Si tratta quindi di un meccanismo di coinvolgmento totale ed assoluto di una persona nel proprio lavoro che, se in possesso di uno strumento per connettersi alla rete (tipicamente un PC, ma ormai anche smartphone e tablet) e della disponibilità di accedere alla stessa di fatto non distingue più il tempo-lavoro da quello che dovrebbe essere a sua disposizione per sè, i propri affetti, le relazioni sociali ecc… ed é tanto pericoloso da condurre sino alla morte, come documentato per la prima volta nel 1969 quando si constatò il decesso di un lavoratore per il troppo stress. 
E’ uno dei rischi, assieme all’isolamento dal contesto organizzativo ed al conseguente scarso livello di interazioni con colleghi e superiori, nei quali più tipicamente incorrere un telelavoratore, sia per un erroneo senso di colpa inquanto ci si sente privilegiati rispetto ai colleghi, sia per la voglia di dimostrare di riuscire a fare quanto viene loro richiesto dal punto di vista di prestazioni lavorative da rendere (ed anche più di queste). 


Il ruolo delle tecnologie, nell’ambito del fenomeno, é fondamentale in quanto la loro diffusione e la relativa semplicità di accesso alle stesse amplia di molto la platea di potenziali vittime di questa sindrome. Accanto a questo fattore, sicuramente determinante, si deve tenere in considerazione anche il fattore psicologico.

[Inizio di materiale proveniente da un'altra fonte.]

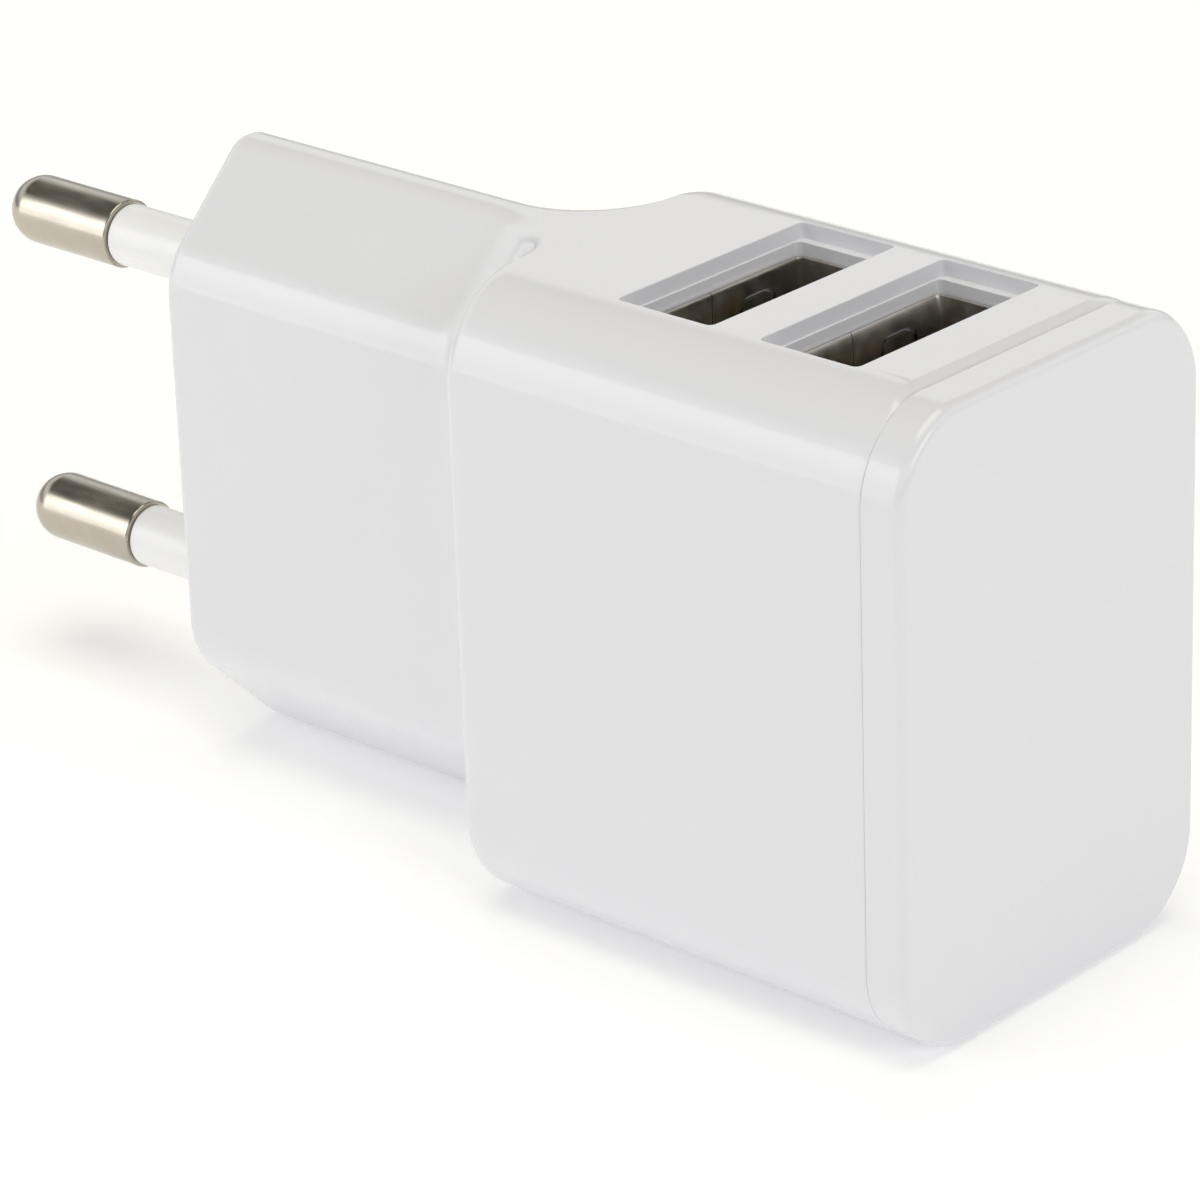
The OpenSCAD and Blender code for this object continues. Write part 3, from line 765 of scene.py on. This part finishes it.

Una sempre più diffusa mentalità di approccio al lavoro induce gli individui a sentirsi “in debito” poichè non abbastanza produttivi. Basti pensare a quanto accade quotidianamente nelle realtà in cui siamo immersi: sui mezzi di trasporto, nelle sale aspetto, durante le pause pranzo, é un ininterrotto susseguirsi di squilli di telefono, notifiche di nuove email, suoni tipici dell’avvio del sistema operativo dei computer a ricordarci che attorno a noi ci sono persone che non riescono a distaccarsi dallo strunento che consente loro di essere “sempre connessi”. E così capita di sentir squillare un cellulare in situazioni che avrebbero dovuto essere di relax e che si trasformano, invece, in appendici del lavoro d’ufficio. 
Ovviamente le tecnologie hanno in ciò una “responsabilità” relativa. Evidentemente sono soltanto il veicolo di infezione di un morbo che é più tipicamente culturale e che dobbiamo imparare a curare, prevenendo le situazioni patologiche modificando gli stili di vita e riappropriandoci del nostro tempo, lasciando alle tecnologie il compito di migliorare la nostra qualità della vita e non di “schiavizzarci”.